Group membership updates automatically when new VMs are deployed.

Step 3: Micro-Segmentation Policy Design

NSX Distributed Firewall rules:

  1. Allow Web → App on TCP 8443

  2. Allow App → DB on TCP 1521

  3. Deny all other east-west traffic

Rules are enforced at the vNIC level for every VM.

Step 4: Enforcement and Operations

  • Policies are first deployed in monitor mode

  • No application disruption observed

  • Policies switched to enforced mode

  • Logging enabled for audit and monitoring

No changes to IP addressing, routing, or application code.

Security Incident After Implementation

A web server is compromised again:

  • Attacker attempts lateral movement

  • Traffic to App Tier is blocked unless explicitly allowed

  • Database access is impossible

  • Attack is contained to a single VM

The incident impact is reduced from a major breach to a minor operational event.

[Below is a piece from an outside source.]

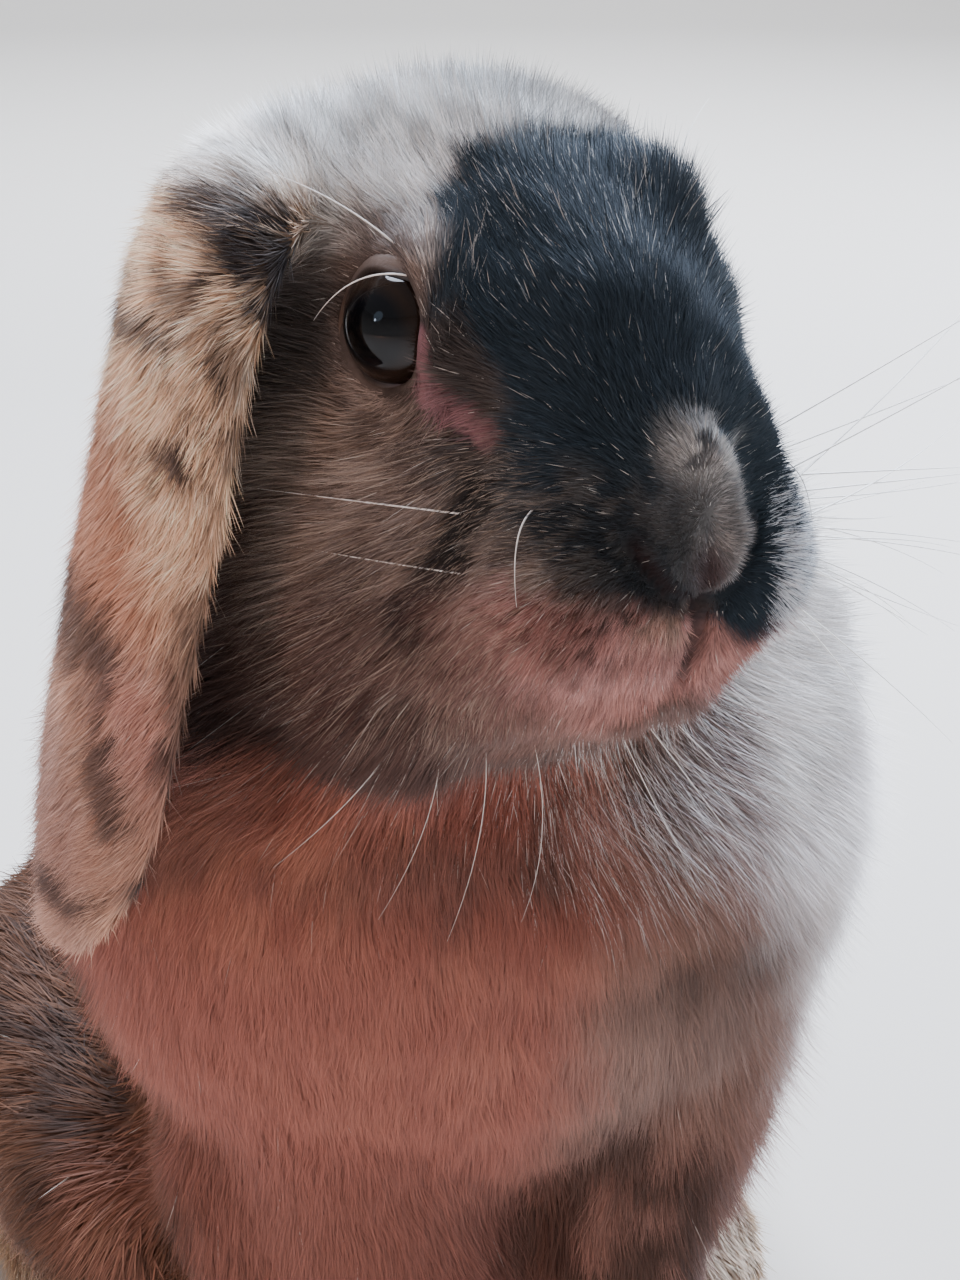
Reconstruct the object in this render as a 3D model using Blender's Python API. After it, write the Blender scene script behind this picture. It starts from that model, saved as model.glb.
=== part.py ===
"""A lop rabbit sitting upright with its head turned, life size, as a still model.

The coat's outer form is modelled whole: closed forms for head, trunk and limbs are fused
by a voxel remesh and smoothed, flattened where they touch the floor, and then parted by
thin cuts into the named parts of the body. The ears and the eyes are solids of their own.
The model's frame is +Z up, the chest faces -Y and the animal's left is +X. The origin lies
on the floor below the middle of the bounding box.
"""

import math

import bmesh
import bpy
import numpy as np
from mathutils import Matrix, Vector
from mathutils.bvhtree import BVHTree

MM = 0.001  # the sizes below are in millimetres

# ---- driving dimensions -------------------------------------------------------------
HEAD_CENTRE = (-6.3, -32.8, 194.2)
HEAD_YAW = 12.0  # degrees, turned towards the animal's left
HEAD_PITCH = 4.0  # degrees, nose down
HEAD_ROLL = -1.0  # degrees, crown leaning to the animal's left
EYE_CENTRE = (18.2, -5.0, 10.0)  # head's frame; mirrored for the other eye
EYE_RADIUS = 8.0
EYE_SEGMENTS = 16
GAP = 0.35  # clearance of the eyes, and width of the cuts that part the body
EAR_GAP = 0.8  # clearance of the ears from the head and the neck
VOXEL = 2.5  # cell of the fusing remesh
BODY_TRIANGLES = 4000  # of the fused form, before it is parted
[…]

Business and Technical Outcomes

  • Lateral movement effectively blocked

  • PCI-DSS audit scope reduced

  • Incident response time reduced by 70%

  • No performance degradation

  • Security policies remain consistent across on-prem and cloud

Why This Configuration Matters

This example shows that securing east-west traffic with NSX:

  • Turns the data center into a Zero Trust environment

  • Protects critical assets even after perimeter breach

  • Enables security without sacrificing agility

  • Aligns security design with modern application architectures

Key Takeaway

East-west security with NSX is not about adding more firewalls.
It is about changing the security model—from perimeter defense to workload-level protection—making security intrinsic to the infrastructure rather than an external constraint.

Conclusion

Designing secure east-west traffic with VMware NSX is no longer optional—it is a foundational requirement for modern data centers. By shifting security enforcement closer to the workload and adopting a Zero Trust mindset, enterprises can significantly improve their security posture while maintaining operational agility. NSX transforms east-west security from a network constraint into a strategic enabler.